Information provided
'''
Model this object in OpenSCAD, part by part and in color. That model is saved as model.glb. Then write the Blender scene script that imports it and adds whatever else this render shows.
'''
'''
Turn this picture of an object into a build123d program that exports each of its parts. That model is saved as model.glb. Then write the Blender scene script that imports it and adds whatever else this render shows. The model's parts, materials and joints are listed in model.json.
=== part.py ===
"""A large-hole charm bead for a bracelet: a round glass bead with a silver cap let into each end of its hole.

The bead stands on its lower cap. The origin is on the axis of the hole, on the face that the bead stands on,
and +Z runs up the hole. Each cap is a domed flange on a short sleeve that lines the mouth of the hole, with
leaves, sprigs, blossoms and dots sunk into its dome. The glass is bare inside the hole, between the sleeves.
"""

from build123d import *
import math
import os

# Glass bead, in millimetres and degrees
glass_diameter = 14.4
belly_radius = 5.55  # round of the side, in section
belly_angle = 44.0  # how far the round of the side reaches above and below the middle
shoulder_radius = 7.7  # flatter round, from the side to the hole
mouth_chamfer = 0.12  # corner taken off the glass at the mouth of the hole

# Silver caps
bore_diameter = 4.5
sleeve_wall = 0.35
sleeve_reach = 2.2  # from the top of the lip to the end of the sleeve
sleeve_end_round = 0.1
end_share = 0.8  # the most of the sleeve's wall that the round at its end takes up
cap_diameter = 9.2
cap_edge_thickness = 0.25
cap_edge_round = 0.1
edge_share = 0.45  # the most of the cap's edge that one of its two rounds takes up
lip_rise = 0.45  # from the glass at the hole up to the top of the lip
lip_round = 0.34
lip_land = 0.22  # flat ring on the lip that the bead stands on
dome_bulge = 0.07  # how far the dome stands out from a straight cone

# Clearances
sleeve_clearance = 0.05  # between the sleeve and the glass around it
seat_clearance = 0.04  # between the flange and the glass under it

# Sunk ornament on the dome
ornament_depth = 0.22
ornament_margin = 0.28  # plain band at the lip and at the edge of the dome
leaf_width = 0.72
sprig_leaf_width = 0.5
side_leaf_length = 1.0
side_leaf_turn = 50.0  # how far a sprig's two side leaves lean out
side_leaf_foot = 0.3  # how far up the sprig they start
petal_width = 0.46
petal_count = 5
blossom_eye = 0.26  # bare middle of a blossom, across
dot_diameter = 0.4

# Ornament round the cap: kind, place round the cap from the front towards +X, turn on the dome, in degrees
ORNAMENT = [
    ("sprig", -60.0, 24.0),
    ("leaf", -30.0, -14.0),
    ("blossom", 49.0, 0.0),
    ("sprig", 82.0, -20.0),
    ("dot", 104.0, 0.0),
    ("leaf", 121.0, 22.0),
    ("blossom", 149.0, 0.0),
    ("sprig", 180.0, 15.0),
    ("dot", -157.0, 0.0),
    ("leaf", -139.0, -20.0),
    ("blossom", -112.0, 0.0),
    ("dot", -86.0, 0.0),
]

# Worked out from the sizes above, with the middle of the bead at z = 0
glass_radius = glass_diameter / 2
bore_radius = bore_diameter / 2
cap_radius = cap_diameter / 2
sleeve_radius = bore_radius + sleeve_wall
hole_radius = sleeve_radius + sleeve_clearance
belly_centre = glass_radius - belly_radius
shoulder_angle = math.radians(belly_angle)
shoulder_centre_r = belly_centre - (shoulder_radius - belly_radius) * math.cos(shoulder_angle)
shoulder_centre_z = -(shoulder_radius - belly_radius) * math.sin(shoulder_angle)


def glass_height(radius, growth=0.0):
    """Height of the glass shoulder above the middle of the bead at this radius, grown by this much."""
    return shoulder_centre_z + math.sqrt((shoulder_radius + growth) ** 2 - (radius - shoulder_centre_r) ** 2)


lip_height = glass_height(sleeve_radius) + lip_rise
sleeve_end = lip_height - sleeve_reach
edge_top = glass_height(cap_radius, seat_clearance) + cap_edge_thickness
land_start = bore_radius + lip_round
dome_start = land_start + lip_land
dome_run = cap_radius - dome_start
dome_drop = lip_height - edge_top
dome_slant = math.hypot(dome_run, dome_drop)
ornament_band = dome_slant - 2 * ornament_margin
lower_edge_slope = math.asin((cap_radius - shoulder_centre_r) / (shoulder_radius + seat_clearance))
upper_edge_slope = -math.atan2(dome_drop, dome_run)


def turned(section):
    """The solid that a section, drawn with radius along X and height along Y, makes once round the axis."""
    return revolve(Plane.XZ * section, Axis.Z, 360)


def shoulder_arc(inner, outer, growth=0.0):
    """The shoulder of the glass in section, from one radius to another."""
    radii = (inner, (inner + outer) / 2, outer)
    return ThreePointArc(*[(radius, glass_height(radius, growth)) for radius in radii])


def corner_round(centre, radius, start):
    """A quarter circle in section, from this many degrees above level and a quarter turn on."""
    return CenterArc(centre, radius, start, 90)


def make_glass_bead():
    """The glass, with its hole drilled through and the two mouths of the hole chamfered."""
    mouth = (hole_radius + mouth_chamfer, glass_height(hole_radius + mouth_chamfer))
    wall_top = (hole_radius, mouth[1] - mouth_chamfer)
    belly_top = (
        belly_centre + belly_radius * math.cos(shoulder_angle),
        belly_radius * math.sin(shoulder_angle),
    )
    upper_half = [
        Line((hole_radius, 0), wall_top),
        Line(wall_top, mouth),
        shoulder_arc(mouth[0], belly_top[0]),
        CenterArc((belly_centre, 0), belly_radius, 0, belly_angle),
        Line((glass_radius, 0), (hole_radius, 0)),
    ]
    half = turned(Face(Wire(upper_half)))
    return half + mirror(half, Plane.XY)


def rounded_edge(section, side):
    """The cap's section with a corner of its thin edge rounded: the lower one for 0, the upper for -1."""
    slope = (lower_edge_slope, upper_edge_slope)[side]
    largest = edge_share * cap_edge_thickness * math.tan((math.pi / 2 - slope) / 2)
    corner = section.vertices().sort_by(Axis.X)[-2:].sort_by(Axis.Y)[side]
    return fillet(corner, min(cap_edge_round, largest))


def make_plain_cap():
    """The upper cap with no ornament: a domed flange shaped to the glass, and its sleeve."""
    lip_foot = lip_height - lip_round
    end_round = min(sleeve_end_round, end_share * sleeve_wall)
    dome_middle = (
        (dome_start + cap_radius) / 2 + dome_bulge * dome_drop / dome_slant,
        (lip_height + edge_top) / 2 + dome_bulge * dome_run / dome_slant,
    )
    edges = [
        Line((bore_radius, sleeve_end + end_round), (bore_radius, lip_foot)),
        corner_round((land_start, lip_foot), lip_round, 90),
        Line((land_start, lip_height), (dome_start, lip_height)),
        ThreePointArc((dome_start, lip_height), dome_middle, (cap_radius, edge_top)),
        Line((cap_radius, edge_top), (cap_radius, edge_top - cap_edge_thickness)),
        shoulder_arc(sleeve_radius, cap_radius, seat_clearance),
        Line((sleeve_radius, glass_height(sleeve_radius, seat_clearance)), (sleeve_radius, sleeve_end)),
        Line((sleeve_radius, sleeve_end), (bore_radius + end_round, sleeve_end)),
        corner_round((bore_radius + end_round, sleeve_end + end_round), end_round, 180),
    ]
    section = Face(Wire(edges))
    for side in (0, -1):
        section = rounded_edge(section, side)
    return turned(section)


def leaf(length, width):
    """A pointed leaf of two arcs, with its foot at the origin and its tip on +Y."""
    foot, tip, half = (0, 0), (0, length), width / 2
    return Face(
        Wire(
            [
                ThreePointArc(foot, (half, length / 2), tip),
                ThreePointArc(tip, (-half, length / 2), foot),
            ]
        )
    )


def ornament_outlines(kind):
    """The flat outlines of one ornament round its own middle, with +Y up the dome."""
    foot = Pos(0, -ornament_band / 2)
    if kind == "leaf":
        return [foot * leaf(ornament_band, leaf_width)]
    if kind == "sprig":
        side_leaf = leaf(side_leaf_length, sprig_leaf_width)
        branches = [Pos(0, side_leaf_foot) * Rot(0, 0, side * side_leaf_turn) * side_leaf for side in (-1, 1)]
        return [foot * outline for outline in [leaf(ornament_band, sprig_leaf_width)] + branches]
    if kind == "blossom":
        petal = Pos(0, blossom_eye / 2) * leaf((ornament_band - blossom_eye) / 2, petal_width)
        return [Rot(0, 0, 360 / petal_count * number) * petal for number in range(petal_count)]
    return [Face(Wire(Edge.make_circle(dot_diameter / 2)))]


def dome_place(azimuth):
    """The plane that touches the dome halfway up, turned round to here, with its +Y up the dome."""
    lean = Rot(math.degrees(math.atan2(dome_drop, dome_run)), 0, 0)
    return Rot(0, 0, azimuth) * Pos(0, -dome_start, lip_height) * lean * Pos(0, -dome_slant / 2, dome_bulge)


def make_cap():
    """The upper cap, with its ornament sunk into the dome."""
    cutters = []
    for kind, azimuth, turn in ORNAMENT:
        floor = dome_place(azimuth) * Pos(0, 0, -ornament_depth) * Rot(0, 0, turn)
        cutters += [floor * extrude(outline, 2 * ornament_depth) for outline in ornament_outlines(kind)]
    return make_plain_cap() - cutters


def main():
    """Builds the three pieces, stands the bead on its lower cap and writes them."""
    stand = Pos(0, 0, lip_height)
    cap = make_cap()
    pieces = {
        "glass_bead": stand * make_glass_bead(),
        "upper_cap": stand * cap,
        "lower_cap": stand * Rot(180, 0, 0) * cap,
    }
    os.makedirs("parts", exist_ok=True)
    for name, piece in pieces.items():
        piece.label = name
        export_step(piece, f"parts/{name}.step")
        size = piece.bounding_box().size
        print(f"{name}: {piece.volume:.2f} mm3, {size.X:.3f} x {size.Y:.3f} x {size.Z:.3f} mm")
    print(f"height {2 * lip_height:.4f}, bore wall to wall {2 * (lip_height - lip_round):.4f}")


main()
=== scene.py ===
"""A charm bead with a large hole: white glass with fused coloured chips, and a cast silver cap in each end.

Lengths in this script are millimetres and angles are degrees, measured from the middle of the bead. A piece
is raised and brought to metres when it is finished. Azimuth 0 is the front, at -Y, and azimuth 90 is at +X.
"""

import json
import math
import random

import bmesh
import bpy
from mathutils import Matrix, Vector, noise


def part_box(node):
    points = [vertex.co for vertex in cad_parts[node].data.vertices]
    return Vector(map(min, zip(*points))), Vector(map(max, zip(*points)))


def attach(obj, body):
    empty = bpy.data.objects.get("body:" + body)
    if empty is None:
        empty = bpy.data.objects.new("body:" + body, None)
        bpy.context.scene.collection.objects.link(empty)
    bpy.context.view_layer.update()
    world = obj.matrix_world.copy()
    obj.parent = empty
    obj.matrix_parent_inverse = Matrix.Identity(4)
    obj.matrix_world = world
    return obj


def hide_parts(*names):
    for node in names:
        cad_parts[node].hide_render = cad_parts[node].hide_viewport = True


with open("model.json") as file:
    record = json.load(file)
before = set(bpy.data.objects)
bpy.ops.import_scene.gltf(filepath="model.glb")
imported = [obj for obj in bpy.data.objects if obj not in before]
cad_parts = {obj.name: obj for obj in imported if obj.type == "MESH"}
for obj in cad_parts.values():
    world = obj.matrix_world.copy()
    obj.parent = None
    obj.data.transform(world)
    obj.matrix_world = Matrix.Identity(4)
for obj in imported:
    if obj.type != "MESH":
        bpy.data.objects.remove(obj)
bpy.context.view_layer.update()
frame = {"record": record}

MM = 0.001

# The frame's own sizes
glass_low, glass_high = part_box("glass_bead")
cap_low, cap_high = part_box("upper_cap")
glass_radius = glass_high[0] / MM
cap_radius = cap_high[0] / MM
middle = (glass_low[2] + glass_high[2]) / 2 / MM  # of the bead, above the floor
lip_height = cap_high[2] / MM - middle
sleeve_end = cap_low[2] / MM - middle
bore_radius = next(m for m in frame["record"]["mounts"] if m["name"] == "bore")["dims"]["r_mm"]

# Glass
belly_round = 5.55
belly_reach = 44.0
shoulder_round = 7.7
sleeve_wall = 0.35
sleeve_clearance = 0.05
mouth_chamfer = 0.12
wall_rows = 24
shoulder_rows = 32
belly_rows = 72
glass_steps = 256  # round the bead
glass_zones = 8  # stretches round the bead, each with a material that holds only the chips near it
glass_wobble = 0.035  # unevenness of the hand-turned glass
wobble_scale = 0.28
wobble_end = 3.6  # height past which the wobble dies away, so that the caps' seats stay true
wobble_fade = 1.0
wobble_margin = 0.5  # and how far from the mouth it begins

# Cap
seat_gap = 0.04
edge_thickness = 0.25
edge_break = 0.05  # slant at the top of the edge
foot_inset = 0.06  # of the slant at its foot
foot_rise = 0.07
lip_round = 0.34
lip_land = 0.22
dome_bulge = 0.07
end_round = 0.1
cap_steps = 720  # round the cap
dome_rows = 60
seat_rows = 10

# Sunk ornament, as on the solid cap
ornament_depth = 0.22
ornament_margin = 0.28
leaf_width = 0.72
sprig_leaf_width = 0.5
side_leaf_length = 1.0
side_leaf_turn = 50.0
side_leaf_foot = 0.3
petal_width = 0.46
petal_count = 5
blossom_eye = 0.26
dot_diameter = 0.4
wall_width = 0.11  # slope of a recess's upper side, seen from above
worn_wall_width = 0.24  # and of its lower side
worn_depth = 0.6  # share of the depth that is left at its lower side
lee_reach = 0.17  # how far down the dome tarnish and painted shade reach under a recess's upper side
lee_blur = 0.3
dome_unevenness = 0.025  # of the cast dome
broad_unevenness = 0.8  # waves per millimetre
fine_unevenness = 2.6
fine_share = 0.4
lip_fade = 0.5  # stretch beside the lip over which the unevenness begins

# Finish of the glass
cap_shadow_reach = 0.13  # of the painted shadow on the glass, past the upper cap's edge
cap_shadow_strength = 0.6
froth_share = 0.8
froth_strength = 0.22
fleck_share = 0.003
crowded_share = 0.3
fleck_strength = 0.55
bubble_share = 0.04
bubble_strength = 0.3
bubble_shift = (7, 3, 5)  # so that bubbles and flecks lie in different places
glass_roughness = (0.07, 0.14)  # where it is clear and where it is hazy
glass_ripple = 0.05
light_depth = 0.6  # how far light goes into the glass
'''
Goal of the exercise
Each line from the one containing "cap = make_cap()" through the one containing "if empty is" must be retyped exactly, the first and last of these included.

Result
    cap = make_cap()
    pieces = {
        "glass_bead": stand * make_glass_bead(),
        "upper_cap": stand * cap,
        "lower_cap": stand * Rot(180, 0, 0) * cap,
    }
    os.makedirs("parts", exist_ok=True)
    for name, piece in pieces.items():
        piece.label = name
        export_step(piece, f"parts/{name}.step")
        size = piece.bounding_box().size
        print(f"{name}: {piece.volume:.2f} mm3, {size.X:.3f} x {size.Y:.3f} x {size.Z:.3f} mm")
    print(f"height {2 * lip_height:.4f}, bore wall to wall {2 * (lip_height - lip_round):.4f}")


main()
=== scene.py ===
"""A charm bead with a large hole: white glass with fused coloured chips, and a cast silver cap in each end.

Lengths in this script are millimetres and angles are degrees, measured from the middle of the bead. A piece
is raised and brought to metres when it is finished. Azimuth 0 is the front, at -Y, and azimuth 90 is at +X.
"""

import json
import math
import random

import bmesh
import bpy
from mathutils import Matrix, Vector, noise


def part_box(node):
    points = [vertex.co for vertex in cad_parts[node].data.vertices]
    return Vector(map(min, zip(*points))), Vector(map(max, zip(*points)))


def attach(obj, body):
    empty = bpy.data.objects.get("body:" + body)
    if empty is None:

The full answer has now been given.